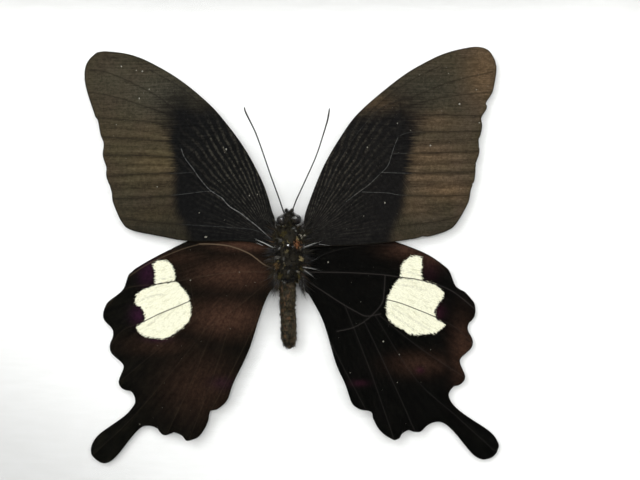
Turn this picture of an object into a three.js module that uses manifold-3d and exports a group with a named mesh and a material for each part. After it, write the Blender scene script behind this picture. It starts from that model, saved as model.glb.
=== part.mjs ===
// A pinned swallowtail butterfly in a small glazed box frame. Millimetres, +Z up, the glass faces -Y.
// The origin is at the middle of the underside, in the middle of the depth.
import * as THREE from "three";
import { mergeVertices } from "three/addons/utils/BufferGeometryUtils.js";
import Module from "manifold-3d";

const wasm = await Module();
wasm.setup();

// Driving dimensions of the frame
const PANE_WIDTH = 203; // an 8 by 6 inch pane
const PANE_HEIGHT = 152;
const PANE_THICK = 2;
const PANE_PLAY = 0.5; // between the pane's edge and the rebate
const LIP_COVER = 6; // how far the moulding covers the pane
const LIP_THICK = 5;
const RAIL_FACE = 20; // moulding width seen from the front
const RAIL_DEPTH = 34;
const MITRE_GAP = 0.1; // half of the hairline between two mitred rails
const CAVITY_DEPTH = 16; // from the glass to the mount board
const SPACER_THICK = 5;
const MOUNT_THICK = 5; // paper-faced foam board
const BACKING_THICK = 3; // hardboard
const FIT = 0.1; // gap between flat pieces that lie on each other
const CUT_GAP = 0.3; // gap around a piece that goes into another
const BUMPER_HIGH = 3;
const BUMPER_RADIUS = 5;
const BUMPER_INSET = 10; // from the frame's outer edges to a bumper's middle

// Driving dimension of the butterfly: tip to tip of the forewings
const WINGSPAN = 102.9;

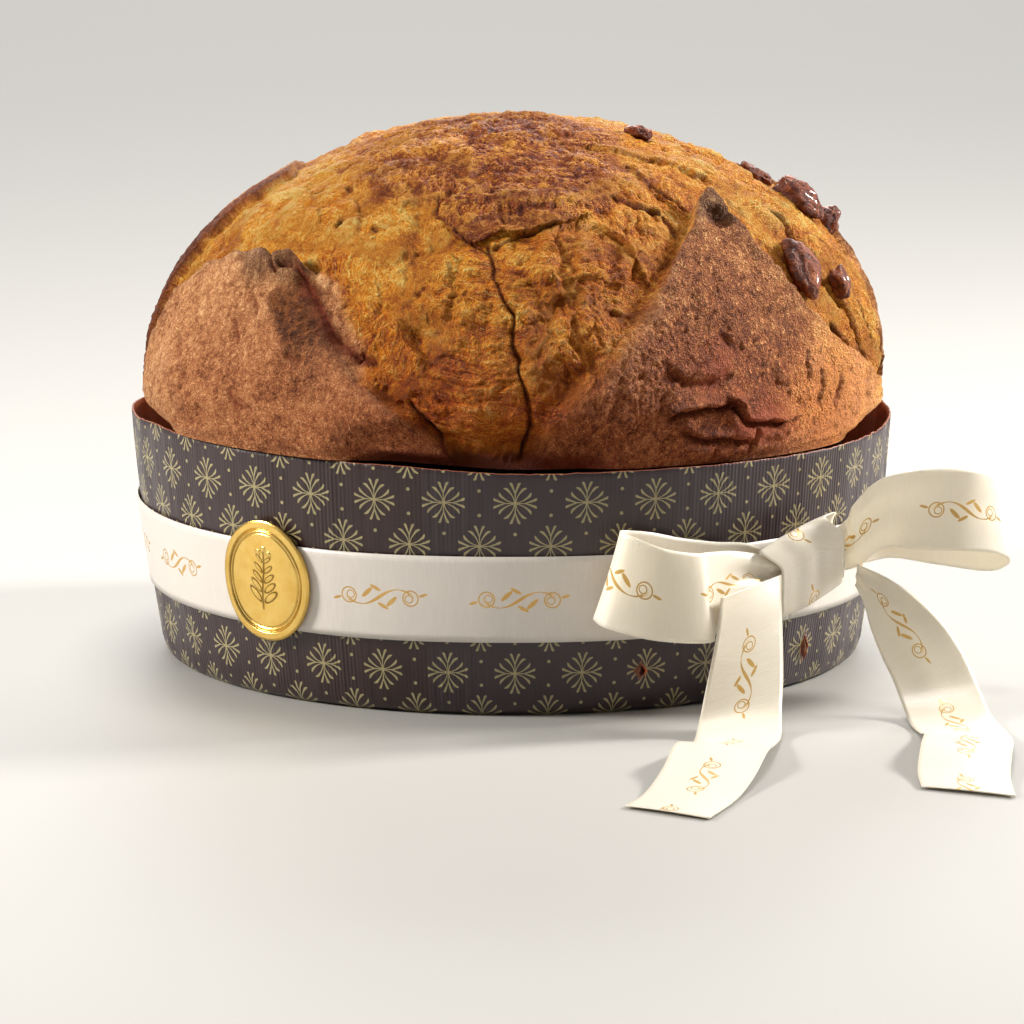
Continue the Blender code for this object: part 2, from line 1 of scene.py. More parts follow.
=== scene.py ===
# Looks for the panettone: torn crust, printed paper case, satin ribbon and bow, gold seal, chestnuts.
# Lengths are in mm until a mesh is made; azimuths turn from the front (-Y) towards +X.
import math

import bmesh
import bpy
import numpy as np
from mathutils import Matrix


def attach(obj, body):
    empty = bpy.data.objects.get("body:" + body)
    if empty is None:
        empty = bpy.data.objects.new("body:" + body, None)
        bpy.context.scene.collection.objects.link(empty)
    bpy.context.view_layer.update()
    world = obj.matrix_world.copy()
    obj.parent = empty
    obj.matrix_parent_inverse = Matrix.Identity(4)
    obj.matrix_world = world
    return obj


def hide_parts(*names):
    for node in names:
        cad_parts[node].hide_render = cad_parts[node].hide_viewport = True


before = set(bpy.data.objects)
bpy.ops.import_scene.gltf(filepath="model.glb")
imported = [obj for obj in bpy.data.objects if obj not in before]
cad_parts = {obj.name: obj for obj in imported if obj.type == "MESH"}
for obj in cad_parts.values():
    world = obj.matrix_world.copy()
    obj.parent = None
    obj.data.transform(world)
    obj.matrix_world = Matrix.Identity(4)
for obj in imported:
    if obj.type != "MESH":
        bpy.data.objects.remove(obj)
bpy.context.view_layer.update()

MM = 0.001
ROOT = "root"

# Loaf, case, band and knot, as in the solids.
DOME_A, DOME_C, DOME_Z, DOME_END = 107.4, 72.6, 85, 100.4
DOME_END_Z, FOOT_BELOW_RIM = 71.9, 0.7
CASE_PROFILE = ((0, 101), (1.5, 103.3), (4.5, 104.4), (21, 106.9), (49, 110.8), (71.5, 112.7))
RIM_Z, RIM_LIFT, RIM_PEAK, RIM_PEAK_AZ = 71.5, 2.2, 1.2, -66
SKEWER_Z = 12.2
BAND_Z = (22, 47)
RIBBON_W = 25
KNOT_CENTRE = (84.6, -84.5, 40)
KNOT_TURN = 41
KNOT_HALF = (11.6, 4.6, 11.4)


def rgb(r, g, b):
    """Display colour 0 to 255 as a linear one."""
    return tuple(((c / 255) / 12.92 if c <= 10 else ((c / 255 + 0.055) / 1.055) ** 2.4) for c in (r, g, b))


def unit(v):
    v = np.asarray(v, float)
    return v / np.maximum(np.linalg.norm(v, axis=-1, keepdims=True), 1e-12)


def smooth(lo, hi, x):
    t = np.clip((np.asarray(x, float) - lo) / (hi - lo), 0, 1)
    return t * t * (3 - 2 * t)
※
▸ THE PROBLEM
Write out every record, exactly as written.

▸ WRITTEN RESPONSE
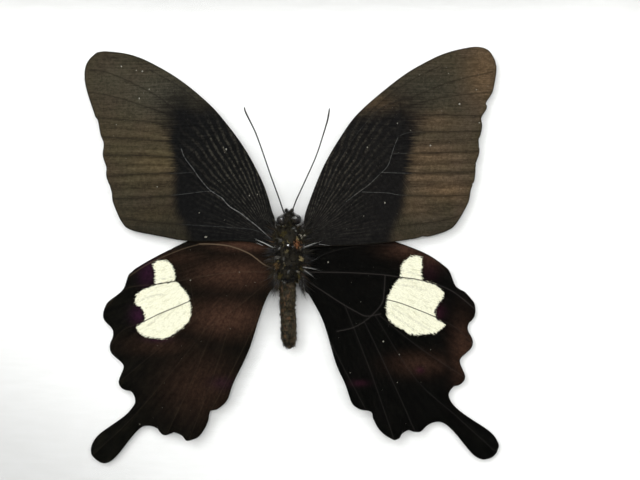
Turn this picture of an object into a three.js module that uses manifold-3d and exports a group with a named mesh and a material for each part. After it, write the Blender scene script behind this picture. It starts from that model, saved as model.glb.
=== part.mjs ===
// A pinned swallowtail butterfly in a small glazed box frame. Millimetres, +Z up, the glass faces -Y.
// The origin is at the middle of the underside, in the middle of the depth.
import * as THREE from "three";
import { mergeVertices } from "three/addons/utils/BufferGeometryUtils.js";
import Module from "manifold-3d";

const wasm = await Module();
wasm.setup();

// Driving dimensions of the frame
const PANE_WIDTH = 203; // an 8 by 6 inch pane
const PANE_HEIGHT = 152;
const PANE_THICK = 2;
const PANE_PLAY = 0.5; // between the pane's edge and the rebate
const LIP_COVER = 6; // how far the moulding covers the pane
const LIP_THICK = 5;
const RAIL_FACE = 20; // moulding width seen from the front
const RAIL_DEPTH = 34;
const MITRE_GAP = 0.1; // half of the hairline between two mitred rails
const CAVITY_DEPTH = 16; // from the glass to the mount board
const SPACER_THICK = 5;
const MOUNT_THICK = 5; // paper-faced foam board
const BACKING_THICK = 3; // hardboard
const FIT = 0.1; // gap between flat pieces that lie on each other
const CUT_GAP = 0.3; // gap around a piece that goes into another
const BUMPER_HIGH = 3;
const BUMPER_RADIUS = 5;
const BUMPER_INSET = 10; // from the frame's outer edges to a bumper's middle

// Driving dimension of the butterfly: tip to tip of the forewings
const WINGSPAN = 102.9;

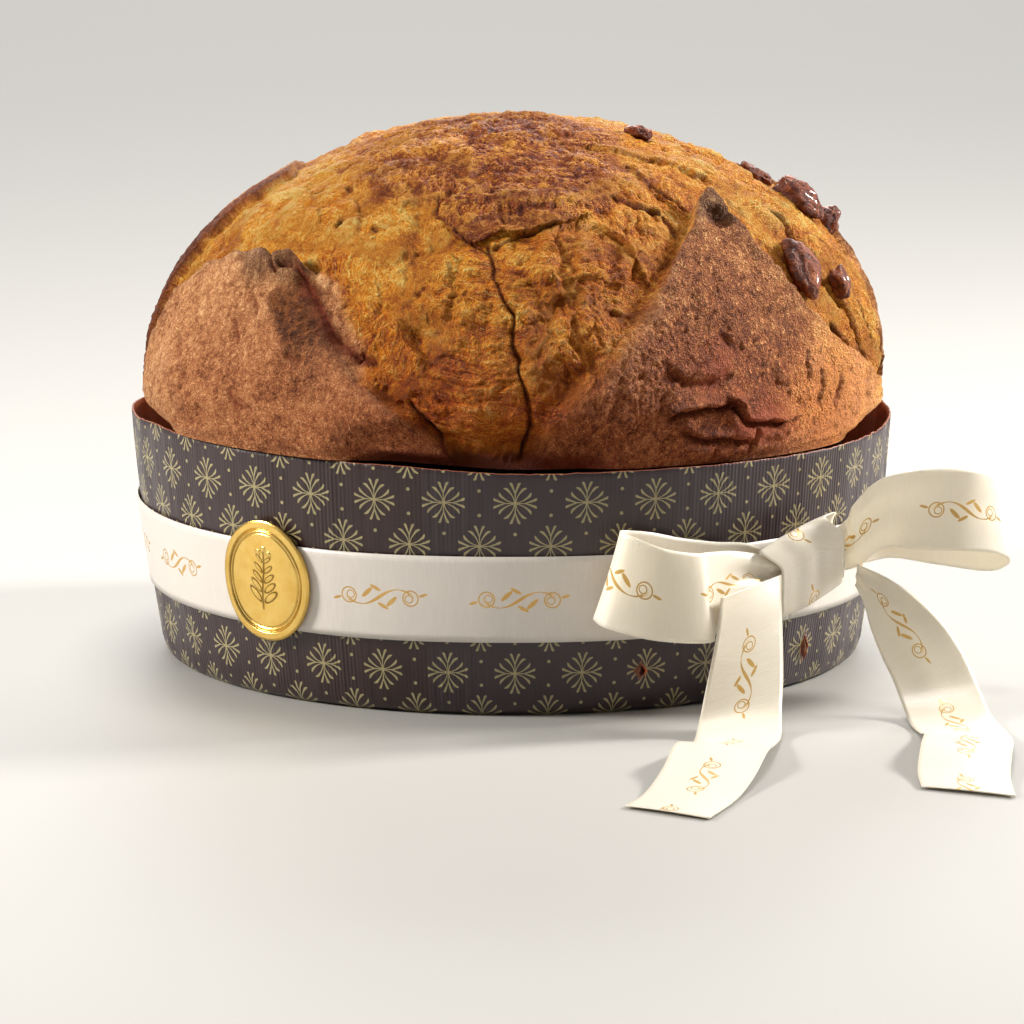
Continue the Blender code for this object: part 2, from line 1 of scene.py. More parts follow.
=== scene.py ===
# Looks for the panettone: torn crust, printed paper case, satin ribbon and bow, gold seal, chestnuts.
# Lengths are in mm until a mesh is made; azimuths turn from the front (-Y) towards +X.
import math

import bmesh
import bpy
import numpy as np
from mathutils import Matrix


def attach(obj, body):
    empty = bpy.data.objects.get("body:" + body)
    if empty is None:
        empty = bpy.data.objects.new("body:" + body, None)
        bpy.context.scene.collection.objects.link(empty)
    bpy.context.view_layer.update()
    world = obj.matrix_world.copy()
    obj.parent = empty
    obj.matrix_parent_inverse = Matrix.Identity(4)
    obj.matrix_world = world
    return obj


def hide_parts(*names):
    for node in names:
        cad_parts[node].hide_render = cad_parts[node].hide_viewport = True


before = set(bpy.data.objects)
bpy.ops.import_scene.gltf(filepath="model.glb")
imported = [obj for obj in bpy.data.objects if obj not in before]
cad_parts = {obj.name: obj for obj in imported if obj.type == "MESH"}
for obj in cad_parts.values():
    world = obj.matrix_world.copy()
    obj.parent = None
    obj.data.transform(world)
    obj.matrix_world = Matrix.Identity(4)
for obj in imported:
    if obj.type != "MESH":
        bpy.data.objects.remove(obj)
bpy.context.view_layer.update()

MM = 0.001
ROOT = "root"

# Loaf, case, band and knot, as in the solids.
DOME_A, DOME_C, DOME_Z, DOME_END = 107.4, 72.6, 85, 100.4
DOME_END_Z, FOOT_BELOW_RIM = 71.9, 0.7
CASE_PROFILE = ((0, 101), (1.5, 103.3), (4.5, 104.4), (21, 106.9), (49, 110.8), (71.5, 112.7))
RIM_Z, RIM_LIFT, RIM_PEAK, RIM_PEAK_AZ = 71.5, 2.2, 1.2, -66
SKEWER_Z = 12.2
BAND_Z = (22, 47)
RIBBON_W = 25
KNOT_CENTRE = (84.6, -84.5, 40)
KNOT_TURN = 41
KNOT_HALF = (11.6, 4.6, 11.4)


def rgb(r, g, b):
    """Display colour 0 to 255 as a linear one."""
    return tuple(((c / 255) / 12.92 if c <= 10 else ((c / 255 + 0.055) / 1.055) ** 2.4) for c in (r, g, b))


def unit(v):
    v = np.asarray(v, float)
    return v / np.maximum(np.linalg.norm(v, axis=-1, keepdims=True), 1e-12)


def smooth(lo, hi, x):
    t = np.clip((np.asarray(x, float) - lo) / (hi - lo), 0, 1)
    return t * t * (3 - 2 * t)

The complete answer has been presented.